Bom, já percebemos que Sylvia, além de apaixonada pela música clássica, é uma grande incentivadora e democratizadora dessa arte. Por isso, fomos atrás de entender o começo dessa relação da pianista com seu instrumento de paixão. Ah, e engana-se quem pensa que ela já tinha em casa ou convivia com o piano na família. “Eu vi em uma aula de balé e fiquei apaixonada pelo instrumento. Eu ficava tocando na mesa da cozinha até o meu pai conseguir me dar um piano. Mas a vida foi sempre muito difícil em relação à educação. O Brasil tem muitos bons professores, mas se você quiser ir para fora estudar, não existe apoio. Nas artes, se você se destacar, não tem um incentivo para ir para fora do Brasil. É muita luta ser artista aqui”, contou.
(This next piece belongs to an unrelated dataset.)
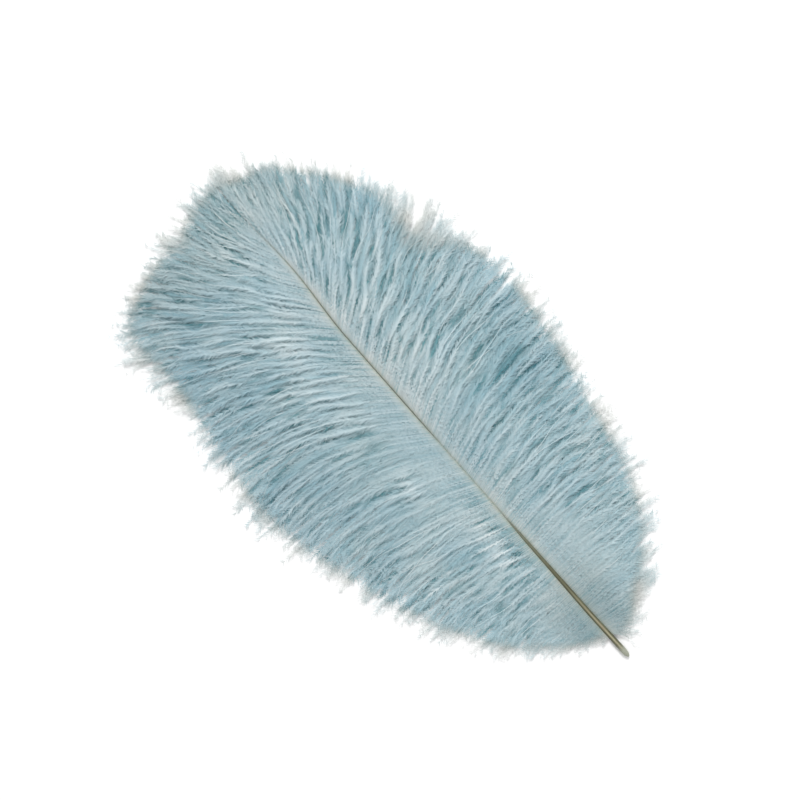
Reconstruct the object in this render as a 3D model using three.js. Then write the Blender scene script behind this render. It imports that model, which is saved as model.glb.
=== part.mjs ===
// Ostrich plume lying flat on a surface, better side up. Millimetres.
// +X runs along the shaft from the quill end to the tip, +Y to the left vane, +Z up.
// The origin is under the middle of the feather's box, on the surface it lies on.

import * as THREE from "three";

// ---------- Driving dimensions ----------

const SHAFT_LENGTH = 284;
const QUILL_DIAMETER = 2.9;
const SHAFT_TIP_DIAMETER = 0.5;
const TAPER_POWER = 2.4; // how fast the shaft thins from the quill to the tip
const QUILL_NOSE = 4; // length of the rounded closed end
const SHAFT_OVAL = 0.9; // height of the shaft's section over its width
const SHAFT_LIFT = 1.2; // how far the middle of the shaft is held off the surface

// How far the shaft sways to the left (y) at a few places along it (x).
const SHAFT_SWAY = [
  { x: 0, y: 0.4 },
  { x: 30, y: 0.85 },
  { x: 198, y: 1.2 },
  { x: 240, y: -1 },
  { x: 284, y: 0.9 },
];

const GROOVE_START = 70; // the groove along the top fades in from here
const GROOVE_FULL = 130;
const GROOVE_DEPTH = 0.4; // share of the local radius
const GROOVE_HALF_ANGLE = 0.5; // radians around the shaft

const TOUCH_GAP = 0.3; // kept between neighbouring pieces

const VANE_ROOT_HEIGHT = 3.6; // thickness of the barb blanket beside the shaft
const VANE_CROWN = 0.9; // extra height where the barbs arch over
const VANE_RIM_HEIGHT = 0.8; // thickness at the barb tips
const VANE_END_SHARE = 0.55; // thickness of the blanket at its two ends, over the middle's
const BARB_BEND = 0.52; // how far along its own direction a barb runs before it bends

// Guide barbs from the quill to the tip, chosen by eye: where each leaves the shaft (x),
// how it leans from the shaft's direction (degrees), and where its tip lies (x, y from the shaft).
const LEFT_GUIDES = [
  { root: 13, lean: 95, tip: [12, 5] },
  { root: 27, lean: 90, tip: [27, 29] },
  { root: 52, lean: 88, tip: [52, 50] },
  { root: 92, lean: 70, tip: [100, 72] },
  { root: 138, lean: 52, tip: [162, 86] },
  { root: 178, lean: 47, tip: [222, 82] },
  { root: 201, lean: 46, tip: [262, 82] },
  { root: 212, lean: 42, tip: [281, 62] },
  { root: 232, lean: 34, tip: [291, 34] },
  { root: 256, lean: 20, tip: [294, 13] },
  { root: 285, lean: 3, tip: [293, 0.3] },
];
const RIGHT_GUIDES = [
  { root: 12, lean: 100, tip: [12, 9] },
  { root: 27, lean: 94, tip: [24, 34] },
  { root: 55, lean: 86, tip: [53, 54] },
  { root: 98, lean: 75, tip: [105, 67] },
  { root: 142, lean: 58, tip: [166, 75] },
  { root: 176, lean: 55, tip: [212, 66] },
  { root: 203, lean: 48, tip: [252, 50] },
  { root: 226, lean: 36, tip: [281, 28] },
  { root: 254, lean: 20, tip: [291, 9] },
  { root: 285, lean: 3, tip: [293, 0.3] },
];

const SHAFT_STEPS = 96; // rings along the shaft
const SHAFT_SIDES = 22;
const VANE_ROWS = 48; // barb lines in a vane's grid
const VANE_COLUMNS = 10; // steps along each barb line

const SHAFT_COLOUR = 0xa89c7c;
const BARB_COLOUR = 0xa3bfca;
const SHAFT_ROUGHNESS = 0.4;
const BARB_ROUGHNESS = 0.85;

const radians = THREE.MathUtils.degToRad;
const smoothstep = THREE.MathUtils.smoothstep;

// ---------- Shaft ----------

// Here x is measured from the quill end.
function shaftRadius(x) {
  const tip = SHAFT_TIP_DIAMETER / 2;
  const left = Math.max(0, 1 - x / SHAFT_LENGTH);
  return tip + (QUILL_DIAMETER / 2 - tip) * Math.pow(left, TAPER_POWER);
}

function shaftSway(x) {
  let sway = SHAFT_SWAY[0].y;
  for (let i = 1; i < SHAFT_SWAY.length; i += 1) {
    const from = SHAFT_SWAY[i - 1];
    const to = SHAFT_SWAY[i];
    sway += (to.y - from.y) * smoothstep(x, from.x, to.x);
  }
  return sway;
}

function shaftHeight(x) {
  const held = SHAFT_LIFT * Math.sin((Math.PI * Math.min(x, SHAFT_LENGTH)) / SHAFT_LENGTH);
  return (QUILL_DIAMETER / 2) * SHAFT_OVAL + held;
}

// The profile starts and ends on the axis: a rounded quill end, the taper, and a blunt tip.
function shaftProfile() {
  const points = [new THREE.Vector2(0, 0)];
  const noseSteps = 8;
  for (let i = 1; i < noseSteps; i += 1) {
    const angle = (i / noseSteps) * (Math.PI / 2);
    const x = QUILL_NOSE * (1 - Math.cos(angle));
    points.push(new THREE.Vector2(shaftRadius(x) * Math.sin(angle), x));
  }
  for (let i = 0; i <= SHAFT_STEPS; i += 1) {
    const x = QUILL_NOSE + ((SHAFT_LENGTH - QUILL_NOSE) * i) / SHAFT_STEPS;
    points.push(new THREE.Vector2(shaftRadius(x), x));
  }
  points.push(new THREE.Vector2(0, SHAFT_LENGTH + SHAFT_TIP_DIAMETER / 2));
  return points;
}

// How deep the groove cuts in at a place along and around the shaft, as a share of the radius.
function grooveCut(x, sideways, upwards) {
  const fade = smoothstep(x, GROOVE_START, GROOVE_FULL);
  const fromTop = Math.abs(Math.atan2(sideways, upwards));
  return GROOVE_DEPTH * fade * (1 - smoothstep(fromTop, 0, GROOVE_HALF_ANGLE));
}

// The lathe's Y axis is laid along X by a quarter turn about Z, then bent to the shaft's run.
function shaftGeometry() {
  const geometry = new THREE.LatheGeometry(shaftProfile(), SHAFT_SIDES);
  const places = geometry.attributes.position;
  for (let i = 0; i < places.count; i += 1) {
    const x = places.getY(i);
    const sideways = places.getX(i);
    const upwards = places.getZ(i);
    const kept = 1 - grooveCut(x, sideways, upwards);
    places.setXYZ(
      i,
      x,
      shaftSway(x) - sideways * kept,
      shaftHeight(x) + upwards * kept * SHAFT_OVAL,
    );
  }
  geometry.computeVertexNormals();
  return geometry;
}

// ---------- Vanes ----------

// A smooth run through the guide barbs: at(0) is the first, at(1) the last.
function guideRun(guides) {
  const tips = new THREE.CatmullRomCurve3(
    guides.map((guide) => new THREE.Vector3(guide.tip[0], guide.tip[1], 0)),
  );
  const roots = new THREE.CatmullRomCurve3(
    guides.map((guide) => new THREE.Vector3(guide.root, guide.lean, 0)),
  );
  return { tipAt: (share) => tips.getPoint(share), rootAt: (share) => roots.getPoint(share) };
}

// One barb line seen from above, from the shaft's side to its tip.
function barbLine(run, share, side) {
  const { x: rootX, y: lean } = run.rootAt(share);
  const tip = run.tipAt(share);
  const rootY = Math.min(shaftRadius(rootX) + TOUCH_GAP, Math.max(tip.y, TOUCH_GAP / 2));
  const root = new THREE.Vector2(rootX, side * rootY + shaftSway(rootX));
  const end = new THREE.Vector2(tip.x, side * tip.y + shaftSway(tip.x));
  const reach = BARB_BEND * root.distanceTo(end);
  const way = new THREE.Vector2(Math.cos(radians(lean)), side * Math.sin(radians(lean)));
  const bend = root.clone().addScaledVector(way, reach);
  return new THREE.QuadraticBezierCurve(root, bend, end);
}

// Thickness of the blanket at a place along the vane and along the barb, both 0 to 1.
function blanketHeight(share, along) {
  const fromEnds = VANE_END_SHARE + (1 - VANE_END_SHARE) * Math.sin(Math.PI * share);
  const fall = THREE.MathUtils.lerp(VANE_ROOT_HEIGHT, VANE_RIM_HEIGHT, Math.pow(along, 1.4));
  return (fall + VANE_CROWN * Math.sin(Math.PI * along)) * fromEnds;
}

// A closed sheet: a crowned grid on top, the same grid flat on the surface, and walls between.
function vaneGeometry(guides, side) {
  const run = guideRun(guides);
  const width = VANE_COLUMNS + 1;
  const layer = (VANE_ROWS + 1) * width;
  const places = [];
  for (const onTop of [true, false]) {
    for (let row = 0; row <= VANE_ROWS; row += 1) {
      const share = row / VANE_ROWS;
      const line = barbLine(run, share, side);
      for (let column = 0; column <= VANE_COLUMNS; column += 1) {
        const along = column / VANE_COLUMNS;
        const point = line.getPoint(along);
        places.push(point.x, point.y, onTop ? blanketHeight(share, along) : 0);
      }
    }
  }
  const top = (row, column) => row * width + column;
  const under = (row, column) => layer + row * width + column;
  const faces = [];
  const quad = (a, b, c, d) => {
    if (side > 0) faces.push(a, b, c, a, c, d);
    else faces.push(a, c, b, a, d, c);
  };
  for (let row = 0; row < VANE_ROWS; row += 1) {
    for (let column = 0; column < VANE_COLUMNS; column += 1) {
      quad(top(row, column), top(row + 1, column), top(row + 1, column + 1), top(row, column + 1));
      quad(
        under(row, column),
        under(row, column + 1),
        under(row + 1, column + 1),
        under(row + 1, column),
      );
    }
    const rim = VANE_COLUMNS;
    quad(top(row, 0), under(row, 0), under(row + 1, 0), top(row + 1, 0));
    quad(top(row, rim), top(row + 1, rim), under(row + 1, rim), under(row, rim));
  }
  for (let column = 0; column < VANE_COLUMNS; column += 1) {
    const last = VANE_ROWS;
    quad(top(0, column), top(0, column + 1), under(0, column + 1), under(0, column));
    quad(top(last, column), under(last, column), under(last, column + 1), top(last, column + 1));
  }
  const geometry = new THREE.BufferGeometry();
  geometry.setAttribute("position", new THREE.Float32BufferAttribute(places, 3));
  geometry.setIndex(faces);
  geometry.computeVertexNormals();
  return geometry;
}

// ---------- The feather ----------

function finish(name, colour, roughness) {
  return new THREE.MeshStandardMaterial({ name, color: colour, roughness, metalness: 0 });
}

function piece(name, geometry, material) {
  const mesh = new THREE.Mesh(geometry, material);
  mesh.name = name;
  return mesh;
}

const feather = new THREE.Group();
feather.add(
  piece("shaft", shaftGeometry(), finish("quill_horn", SHAFT_COLOUR, SHAFT_ROUGHNESS)),
  piece("vane_left", vaneGeometry(LEFT_GUIDES, 1), finish("barbs", BARB_COLOUR, BARB_ROUGHNESS)),
  piece("vane_right", vaneGeometry(RIGHT_GUIDES, -1), finish("barbs", BARB_COLOUR, BARB_ROUGHNESS)),
);

const box = new THREE.Box3().setFromObject(feather);
const middle = box.getCenter(new THREE.Vector3());
feather.position.set(-middle.x, -middle.y, -box.min.z);

export default feather;
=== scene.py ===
"""Ostrich plume lying flat: every barb and its barbules as mesh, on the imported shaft."""

import math

import bpy
import numpy as np
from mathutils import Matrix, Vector


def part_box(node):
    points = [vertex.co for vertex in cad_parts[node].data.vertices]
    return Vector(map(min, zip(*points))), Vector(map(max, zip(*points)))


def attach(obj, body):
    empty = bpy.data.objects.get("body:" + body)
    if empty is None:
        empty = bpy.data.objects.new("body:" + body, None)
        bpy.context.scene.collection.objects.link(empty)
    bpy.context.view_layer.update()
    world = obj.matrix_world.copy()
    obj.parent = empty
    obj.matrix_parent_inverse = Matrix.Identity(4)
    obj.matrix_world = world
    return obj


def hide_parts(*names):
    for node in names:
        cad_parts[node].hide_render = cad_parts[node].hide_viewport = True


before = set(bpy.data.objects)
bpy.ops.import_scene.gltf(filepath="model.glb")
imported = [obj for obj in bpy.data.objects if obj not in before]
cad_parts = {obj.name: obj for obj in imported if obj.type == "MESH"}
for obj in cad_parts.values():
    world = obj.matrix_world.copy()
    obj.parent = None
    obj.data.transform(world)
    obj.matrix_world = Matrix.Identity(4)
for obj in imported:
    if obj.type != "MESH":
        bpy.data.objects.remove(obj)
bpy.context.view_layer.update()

MM = 0.001
LEFT_SEED, RIGHT_SEED = 20, 31

# ---------- Driving dimensions, in millimetres from the quill end and the shaft's axis ----------

SHAFT_LENGTH = 284.0
QUILL_DIAMETER = 2.9
SHAFT_TIP_DIAMETER = 0.5
TAPER_POWER = 2.4
SHAFT_OVAL = 0.9
SHAFT_LIFT = 1.2
SHAFT_SWAY = [(0, 0.4), (30, 0.85), (198, 1.2), (240, -1.0), (284, 0.9)]

BARB_BEND = 0.52

# Where each guide barb leaves the shaft (x), its lean from the shaft (degrees), and its tip (x, y).
LEFT_GUIDES = [
    (13, 95, 12, 5), (27, 90, 27, 29), (52, 88, 52, 50), (92, 70, 100, 72), (138, 52, 162, 86),
    (178, 47, 222, 80), (201, 46, 262, 80), (212, 42, 279, 60), (232, 34, 287, 31),
    (250, 18, 291.5, 12), (264, 3, 293, 0.6),
]
RIGHT_GUIDES = [
    (13, 124, 4.5, 6), (27, 94, 24.5, 33), (55, 86, 53, 54.5), (98, 75, 105, 68),
    (142, 58, 166, 76.5), (176, 55, 212, 67), (203, 48, 252, 50), (226, 36, 281, 27.5),
    (248, 18, 290, 8), (264, 3, 293, 0.6),
]

BARBS_PER_SIDE = 640
TIP_CROWDING = 0.72  # barbs stand closer together where their tips spread
BARB_ROOT_WIDTH = 0.22
BARB_TIP_WIDTH = 0.05
SWAPPED_SHARE = 0.08  # barbs that break the turn-about of upper and lower layer
BARE_SHARE = 0.06  # barbs whose outer half has lost its barbules
BARE_THICKER = 1.9  # how many times as wide such a barb is drawn
BARE_PALER = 0.6  # how far it's turned to the pale of the tufts

BARBULE_STEP = 0.37
BARBULE_SHORT = 0.6  # beside the shaft
BARBULE_LONG = 3.0
BARBULES_PER_TUFT = 4

RIPPLES = 10
RIPPLE_SHORTEST = 2.4
RIPPLE_LONGEST = 7.5
RIPPLE_DRIFT = 0.58  # how strongly the barbs gather under a crest
LOWER_DRIFT = 0.15  # the lower layer's share of that, so that it closes the partings
RIPPLE_HEIGHT = 0.7  # from a crest to the level between crest and hollow
FEWEST_TURNS = 0.4  # ripples that pass under a barb on its way out
MOST_TURNS = 4.0
BACK_SHARE = 0.35  # ripples that slant the other way
CRIMP = 0.14  # how far a barb kinks from side to side along its run
CRIMP_PERIOD = 1.9
BILLOWS = 3  # slow waves that bend neighbouring barbs alike
BILLOW_SIZE = 0.34
BILLOW_SHORTEST = 22.0  # along the barbs
BILLOW_LONGEST = 52.0

WANDER = 2.4  # spread of the barbs' lengths
WISP_SHARE = 0.26
WISP_LONGEST = 8.0
LONGEST_REACH = 1.12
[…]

E hoje, com sua carreira na Europa e vendo a situação do nosso país de fora, Sylvia destacou que muitos assuntos estão sendo discutidos por aqui, porém, não é abordado o centro do problema. “A situação está muito incompleta. Eu não sei qual a política nova desse governo que está mudando tudo. Mas na anterior, eu também não via muitos benefícios nessa área. O que eu acompanho lá de fora é que o Brasil poderia ser um exemplo de país para o mundo. Nós temos gente talentosa, somos nação rica e poderíamos dar exemplo na ecologia, música e em tantas outras áreas. Mas não acontece isso. Não existe uma política social que dê exemplo. Por isso essa desigualdade na sociedade do país. Para mim, é inadmissível que um país tão rico tenha tantas diferenças assim. O problema aqui está desde o início, na educação dos jovens, em que não há uma preocupação real com o que é transformador na vida de uma pessoa”, opinou a pianista Sylvia Thereza.